_Supplied records:_

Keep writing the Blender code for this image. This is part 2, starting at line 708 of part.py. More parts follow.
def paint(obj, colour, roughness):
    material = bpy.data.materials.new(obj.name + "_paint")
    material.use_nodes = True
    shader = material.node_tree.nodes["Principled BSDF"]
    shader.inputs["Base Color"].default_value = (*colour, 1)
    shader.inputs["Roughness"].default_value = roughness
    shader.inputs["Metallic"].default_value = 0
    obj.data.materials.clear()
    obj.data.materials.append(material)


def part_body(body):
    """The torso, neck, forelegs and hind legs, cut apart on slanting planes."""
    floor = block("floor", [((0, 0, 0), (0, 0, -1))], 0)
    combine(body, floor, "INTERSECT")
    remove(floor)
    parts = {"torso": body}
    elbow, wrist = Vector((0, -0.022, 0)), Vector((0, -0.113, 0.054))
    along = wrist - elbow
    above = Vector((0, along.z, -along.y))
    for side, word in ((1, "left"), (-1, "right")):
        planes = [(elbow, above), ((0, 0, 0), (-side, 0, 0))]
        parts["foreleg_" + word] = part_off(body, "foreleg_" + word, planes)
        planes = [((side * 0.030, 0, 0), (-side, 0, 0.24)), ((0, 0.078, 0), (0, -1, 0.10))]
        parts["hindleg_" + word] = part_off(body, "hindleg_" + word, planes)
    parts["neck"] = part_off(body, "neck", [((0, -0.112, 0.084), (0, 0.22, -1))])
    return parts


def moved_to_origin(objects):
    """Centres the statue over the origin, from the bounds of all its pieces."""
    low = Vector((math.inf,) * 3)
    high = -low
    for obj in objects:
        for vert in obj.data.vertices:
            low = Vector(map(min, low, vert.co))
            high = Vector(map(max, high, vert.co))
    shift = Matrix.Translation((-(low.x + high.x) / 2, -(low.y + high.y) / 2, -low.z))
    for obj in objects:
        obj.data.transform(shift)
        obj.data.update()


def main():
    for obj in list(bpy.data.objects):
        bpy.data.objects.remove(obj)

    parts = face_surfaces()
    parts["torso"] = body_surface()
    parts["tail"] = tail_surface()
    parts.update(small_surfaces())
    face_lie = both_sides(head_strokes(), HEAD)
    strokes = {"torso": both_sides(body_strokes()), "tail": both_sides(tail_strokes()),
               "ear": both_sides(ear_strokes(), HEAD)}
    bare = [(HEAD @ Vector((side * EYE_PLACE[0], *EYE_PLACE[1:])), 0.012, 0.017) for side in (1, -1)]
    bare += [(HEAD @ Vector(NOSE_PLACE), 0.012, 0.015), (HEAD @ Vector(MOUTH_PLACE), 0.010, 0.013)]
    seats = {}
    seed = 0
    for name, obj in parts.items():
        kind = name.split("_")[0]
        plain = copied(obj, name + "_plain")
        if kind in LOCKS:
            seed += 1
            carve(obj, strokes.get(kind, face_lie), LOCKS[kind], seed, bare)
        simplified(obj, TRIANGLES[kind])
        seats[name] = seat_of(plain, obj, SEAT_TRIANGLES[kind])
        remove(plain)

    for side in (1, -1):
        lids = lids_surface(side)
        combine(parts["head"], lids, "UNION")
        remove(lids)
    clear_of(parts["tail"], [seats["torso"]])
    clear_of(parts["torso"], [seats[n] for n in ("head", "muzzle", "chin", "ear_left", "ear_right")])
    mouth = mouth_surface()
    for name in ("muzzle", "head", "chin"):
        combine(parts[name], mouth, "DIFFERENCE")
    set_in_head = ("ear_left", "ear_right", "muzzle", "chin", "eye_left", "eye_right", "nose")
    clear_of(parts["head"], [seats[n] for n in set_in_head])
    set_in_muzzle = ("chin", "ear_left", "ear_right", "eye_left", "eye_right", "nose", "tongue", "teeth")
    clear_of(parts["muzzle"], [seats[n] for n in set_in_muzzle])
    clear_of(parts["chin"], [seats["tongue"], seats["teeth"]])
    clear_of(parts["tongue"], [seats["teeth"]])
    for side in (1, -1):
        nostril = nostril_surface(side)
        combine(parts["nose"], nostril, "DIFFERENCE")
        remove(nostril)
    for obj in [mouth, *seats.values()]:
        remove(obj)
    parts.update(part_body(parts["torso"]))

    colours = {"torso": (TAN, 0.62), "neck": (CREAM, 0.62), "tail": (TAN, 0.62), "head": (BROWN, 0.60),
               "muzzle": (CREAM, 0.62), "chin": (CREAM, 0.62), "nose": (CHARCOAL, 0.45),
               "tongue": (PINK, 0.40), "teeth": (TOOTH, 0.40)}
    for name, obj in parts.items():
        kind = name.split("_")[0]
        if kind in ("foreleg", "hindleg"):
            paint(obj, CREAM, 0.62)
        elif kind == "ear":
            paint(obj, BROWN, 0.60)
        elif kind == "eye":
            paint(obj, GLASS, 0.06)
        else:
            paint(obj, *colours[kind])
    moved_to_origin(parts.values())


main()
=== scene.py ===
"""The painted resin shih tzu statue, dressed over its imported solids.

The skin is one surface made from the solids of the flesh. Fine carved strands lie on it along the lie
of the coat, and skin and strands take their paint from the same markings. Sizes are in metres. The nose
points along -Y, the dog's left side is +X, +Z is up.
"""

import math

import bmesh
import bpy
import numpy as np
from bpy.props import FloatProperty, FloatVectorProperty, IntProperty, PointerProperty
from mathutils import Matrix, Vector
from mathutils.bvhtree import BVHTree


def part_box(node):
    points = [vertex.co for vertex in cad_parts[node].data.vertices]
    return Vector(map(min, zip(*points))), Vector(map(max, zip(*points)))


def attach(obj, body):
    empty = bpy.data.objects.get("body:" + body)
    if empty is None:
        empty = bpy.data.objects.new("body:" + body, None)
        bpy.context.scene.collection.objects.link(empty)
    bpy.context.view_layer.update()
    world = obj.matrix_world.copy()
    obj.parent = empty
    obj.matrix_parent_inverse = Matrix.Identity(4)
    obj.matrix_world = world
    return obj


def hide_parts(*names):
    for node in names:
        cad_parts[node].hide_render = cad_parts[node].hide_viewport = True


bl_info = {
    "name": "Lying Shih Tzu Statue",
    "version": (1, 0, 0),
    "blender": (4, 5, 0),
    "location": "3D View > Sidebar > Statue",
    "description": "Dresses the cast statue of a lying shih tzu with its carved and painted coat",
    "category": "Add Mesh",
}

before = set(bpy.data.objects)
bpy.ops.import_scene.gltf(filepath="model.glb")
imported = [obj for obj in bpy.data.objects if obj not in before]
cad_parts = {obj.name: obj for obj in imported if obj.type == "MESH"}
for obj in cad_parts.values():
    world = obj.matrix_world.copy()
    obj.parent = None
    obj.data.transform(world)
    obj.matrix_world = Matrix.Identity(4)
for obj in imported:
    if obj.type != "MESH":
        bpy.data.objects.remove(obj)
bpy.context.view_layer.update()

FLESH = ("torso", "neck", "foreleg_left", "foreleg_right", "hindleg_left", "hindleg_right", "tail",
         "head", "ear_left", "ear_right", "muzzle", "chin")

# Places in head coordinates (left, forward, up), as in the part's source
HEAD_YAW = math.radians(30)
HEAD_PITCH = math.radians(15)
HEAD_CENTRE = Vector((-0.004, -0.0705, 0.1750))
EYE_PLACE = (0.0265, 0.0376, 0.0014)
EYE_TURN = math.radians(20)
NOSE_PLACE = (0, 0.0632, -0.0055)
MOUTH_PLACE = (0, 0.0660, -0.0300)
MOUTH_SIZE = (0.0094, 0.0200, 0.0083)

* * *

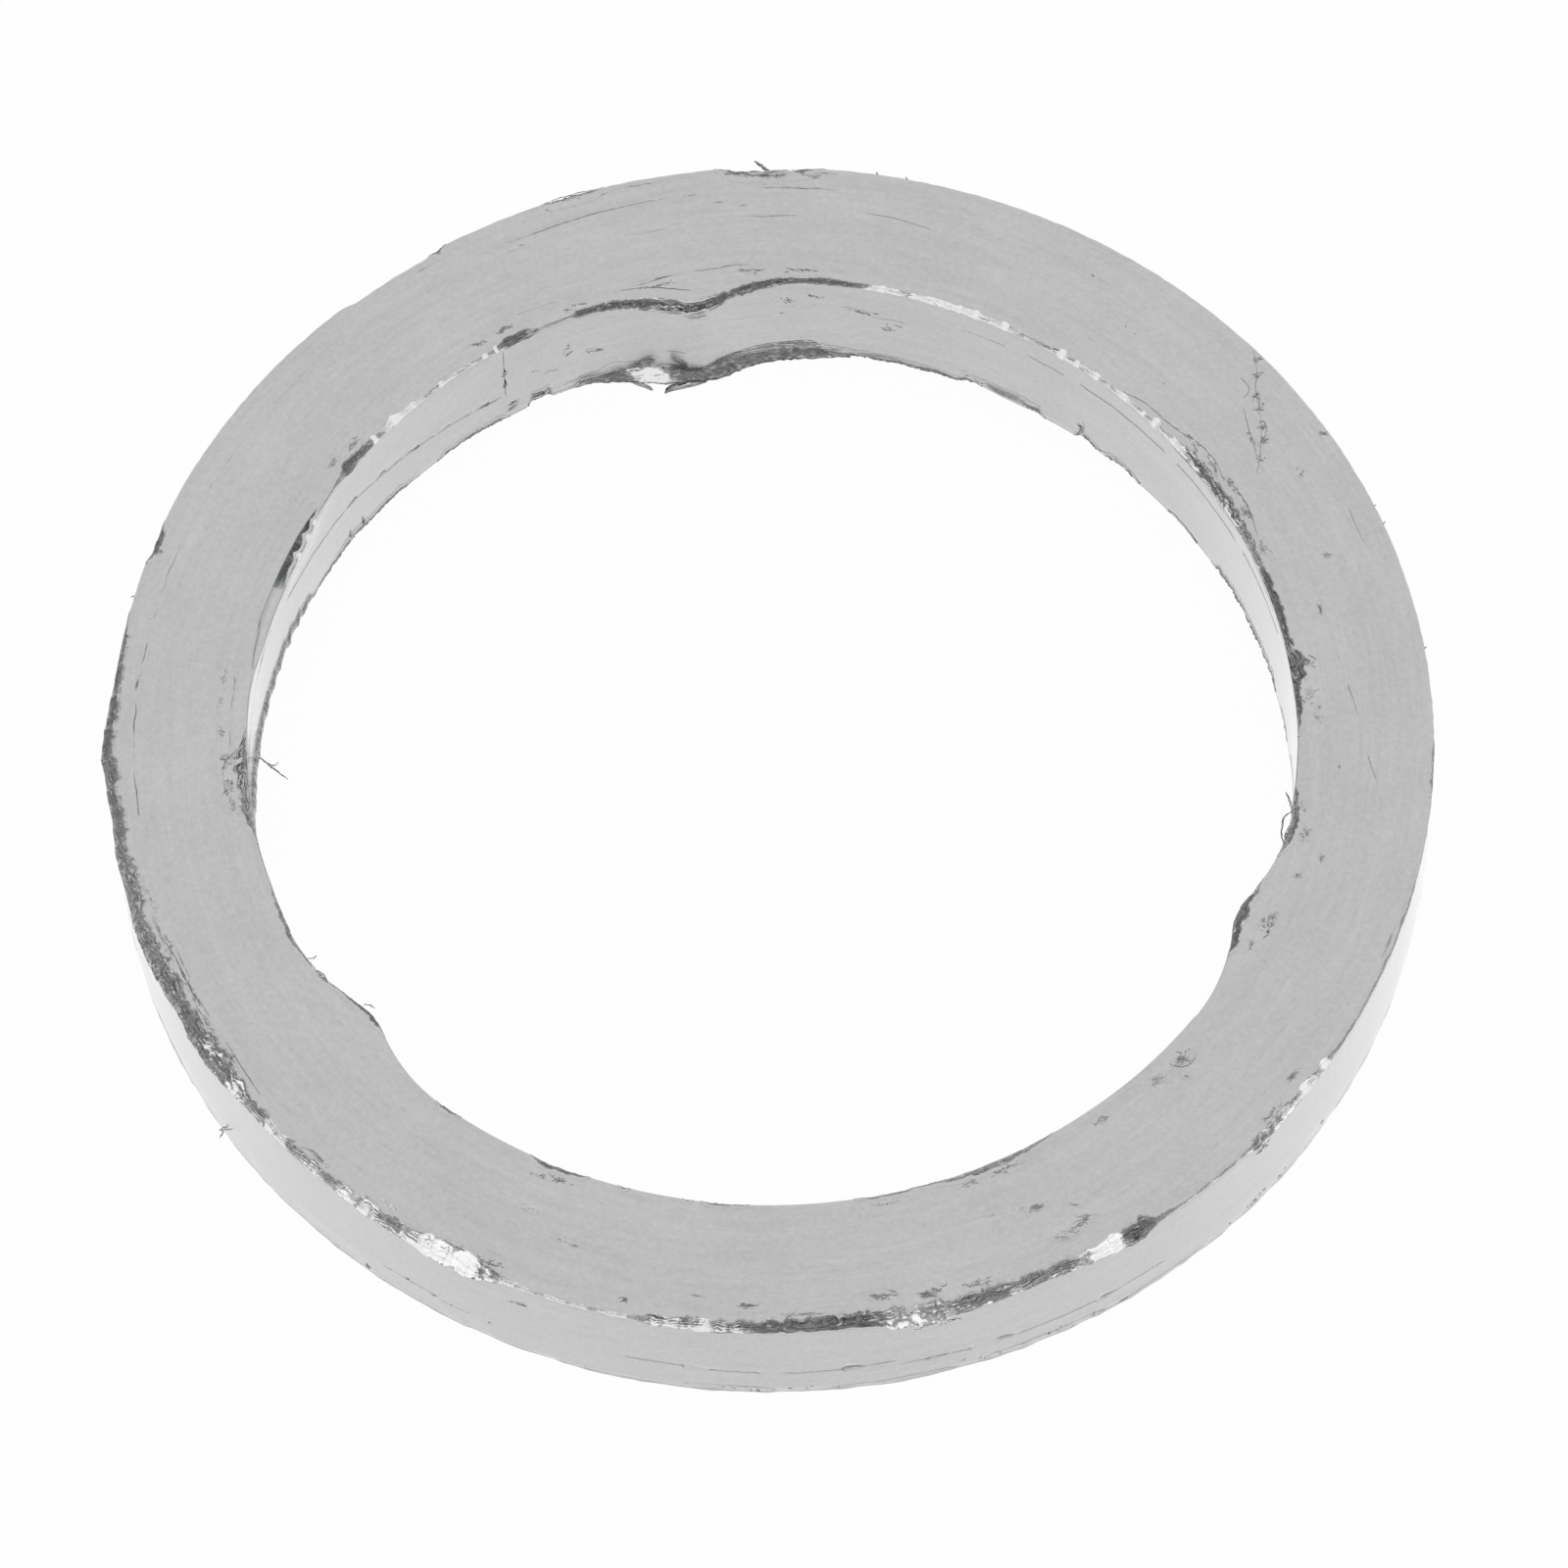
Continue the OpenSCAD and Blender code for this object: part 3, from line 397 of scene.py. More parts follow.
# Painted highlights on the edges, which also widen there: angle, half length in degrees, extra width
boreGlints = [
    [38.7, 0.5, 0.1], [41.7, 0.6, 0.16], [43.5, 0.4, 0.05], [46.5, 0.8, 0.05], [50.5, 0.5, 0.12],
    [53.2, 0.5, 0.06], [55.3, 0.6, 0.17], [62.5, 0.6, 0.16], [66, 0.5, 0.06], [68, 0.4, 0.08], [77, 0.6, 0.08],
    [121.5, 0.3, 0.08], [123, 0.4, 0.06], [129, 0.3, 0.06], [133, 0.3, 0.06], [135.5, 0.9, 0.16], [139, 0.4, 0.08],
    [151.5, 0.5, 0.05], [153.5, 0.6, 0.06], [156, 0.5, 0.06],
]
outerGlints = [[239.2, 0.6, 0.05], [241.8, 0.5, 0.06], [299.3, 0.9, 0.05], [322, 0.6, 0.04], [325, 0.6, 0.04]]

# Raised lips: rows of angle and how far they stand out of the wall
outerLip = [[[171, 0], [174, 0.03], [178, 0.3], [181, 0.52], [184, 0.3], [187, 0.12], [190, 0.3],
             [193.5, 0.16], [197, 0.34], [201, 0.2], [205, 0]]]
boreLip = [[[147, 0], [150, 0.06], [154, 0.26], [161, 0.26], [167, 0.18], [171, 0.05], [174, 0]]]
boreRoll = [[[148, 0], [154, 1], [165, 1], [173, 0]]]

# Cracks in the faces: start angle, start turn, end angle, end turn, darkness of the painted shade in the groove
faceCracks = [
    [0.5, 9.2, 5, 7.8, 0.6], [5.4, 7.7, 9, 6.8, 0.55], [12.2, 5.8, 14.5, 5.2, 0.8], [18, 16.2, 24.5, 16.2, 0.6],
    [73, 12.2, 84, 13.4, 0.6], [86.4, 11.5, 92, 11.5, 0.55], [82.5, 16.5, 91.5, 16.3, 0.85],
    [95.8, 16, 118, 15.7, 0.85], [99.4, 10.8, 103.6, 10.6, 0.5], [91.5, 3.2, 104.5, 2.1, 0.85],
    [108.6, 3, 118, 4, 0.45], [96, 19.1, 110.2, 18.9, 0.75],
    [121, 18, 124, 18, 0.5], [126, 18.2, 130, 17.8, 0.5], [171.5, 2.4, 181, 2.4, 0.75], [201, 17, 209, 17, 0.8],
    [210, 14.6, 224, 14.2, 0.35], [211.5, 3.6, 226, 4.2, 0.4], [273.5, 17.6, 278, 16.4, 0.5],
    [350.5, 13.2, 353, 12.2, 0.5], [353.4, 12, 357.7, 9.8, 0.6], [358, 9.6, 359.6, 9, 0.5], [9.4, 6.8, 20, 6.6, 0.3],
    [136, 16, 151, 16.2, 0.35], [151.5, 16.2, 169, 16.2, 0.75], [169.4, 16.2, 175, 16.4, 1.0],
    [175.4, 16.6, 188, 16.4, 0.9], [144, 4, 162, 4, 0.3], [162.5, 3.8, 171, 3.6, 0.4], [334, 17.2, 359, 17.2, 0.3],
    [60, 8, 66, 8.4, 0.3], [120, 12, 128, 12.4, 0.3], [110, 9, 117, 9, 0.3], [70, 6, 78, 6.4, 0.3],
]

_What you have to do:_
Make an exact transcription of the lines from the line with "n in set_in_muzzle])" through the line with "for node in", inclusive, omitting all others.

_Correct output:_
    clear_of(parts["muzzle"], [seats[n] for n in set_in_muzzle])
    clear_of(parts["chin"], [seats["tongue"], seats["teeth"]])
    clear_of(parts["tongue"], [seats["teeth"]])
    for side in (1, -1):
        nostril = nostril_surface(side)
        combine(parts["nose"], nostril, "DIFFERENCE")
        remove(nostril)
    for obj in [mouth, *seats.values()]:
        remove(obj)
    parts.update(part_body(parts["torso"]))

    colours = {"torso": (TAN, 0.62), "neck": (CREAM, 0.62), "tail": (TAN, 0.62), "head": (BROWN, 0.60),
               "muzzle": (CREAM, 0.62), "chin": (CREAM, 0.62), "nose": (CHARCOAL, 0.45),
               "tongue": (PINK, 0.40), "teeth": (TOOTH, 0.40)}
    for name, obj in parts.items():
        kind = name.split("_")[0]
        if kind in ("foreleg", "hindleg"):
            paint(obj, CREAM, 0.62)
        elif kind == "ear":
            paint(obj, BROWN, 0.60)
        elif kind == "eye":
            paint(obj, GLASS, 0.06)
        else:
            paint(obj, *colours[kind])
    moved_to_origin(parts.values())


main()
=== scene.py ===
"""The painted resin shih tzu statue, dressed over its imported solids.

The skin is one surface made from the solids of the flesh. Fine carved strands lie on it along the lie
of the coat, and skin and strands take their paint from the same markings. Sizes are in metres. The nose
points along -Y, the dog's left side is +X, +Z is up.
"""

import math

import bmesh
import bpy
import numpy as np
from bpy.props import FloatProperty, FloatVectorProperty, IntProperty, PointerProperty
from mathutils import Matrix, Vector
from mathutils.bvhtree import BVHTree


def part_box(node):
    points = [vertex.co for vertex in cad_parts[node].data.vertices]
    return Vector(map(min, zip(*points))), Vector(map(max, zip(*points)))


def attach(obj, body):
    empty = bpy.data.objects.get("body:" + body)
    if empty is None:
        empty = bpy.data.objects.new("body:" + body, None)
        bpy.context.scene.collection.objects.link(empty)
    bpy.context.view_layer.update()
    world = obj.matrix_world.copy()
    obj.parent = empty
    obj.matrix_parent_inverse = Matrix.Identity(4)
    obj.matrix_world = world
    return obj


def hide_parts(*names):
    for node in names:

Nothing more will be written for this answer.